While at the same time, in Jesus we experience some of our restlessness disappearing and turning into rootedness because we know just whose we are and in whose hands the future rests.
In Jesus we have a permanent home, one that can not be destroyed, but like a tent can be taken with us wherever we go, whatever it is we face.
In Jesus we are changed for the better.
We’ve witnessed this right here in our congregation. Our sermon writing students, some who faced their self doubt and fear of public speaking who each gave a word worthy of being heard.
Council members who stopped worrying about if they knew what they were doing and trusted in Christ that they are good enough and that God knows what God is doing.
Our recent widows and widowers living with broken hearts who have learned how to face their grief by becoming active in the church and within the community.
Last fall’s Global Mission Fair in which we went beyond all expectations and raised $2,000 for ShelterBox, giving those who have lost their homes a dwelling place.
I could go on and on.
In conclusion, Dorothy travels over the rainbow and down the yellow brick road and discovers that there is no place like home.
Psalm 90 wisely states that for all time the Lord is our dwelling place.
In today’s reading, Jesus goes up a mountain and is transfigured.
I would also say that Peter changes: that it in the presence of Christ he has found a home.

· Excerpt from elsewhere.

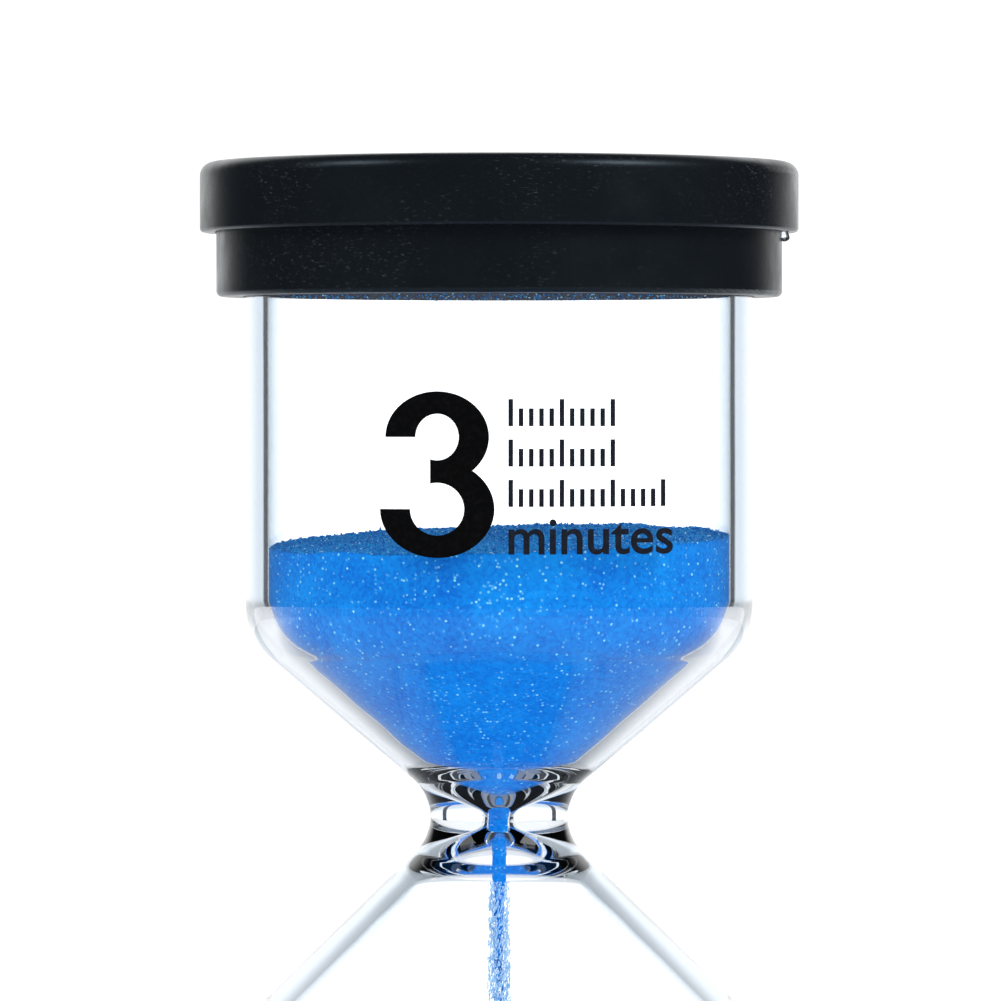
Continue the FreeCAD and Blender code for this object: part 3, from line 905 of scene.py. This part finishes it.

When the Lord is our home, we can go anywhere and anyplace and know that there is constant. That we still have roots.
No matter how many mountains we climb, no matter how often we move, no matter how many rainbows we go over, as long as we know the Lord is our dwelling place, we will all have a place we can turn to feel safe, to feel loved, and to feel present.
For that, we should all say “Amen” and “Amen.”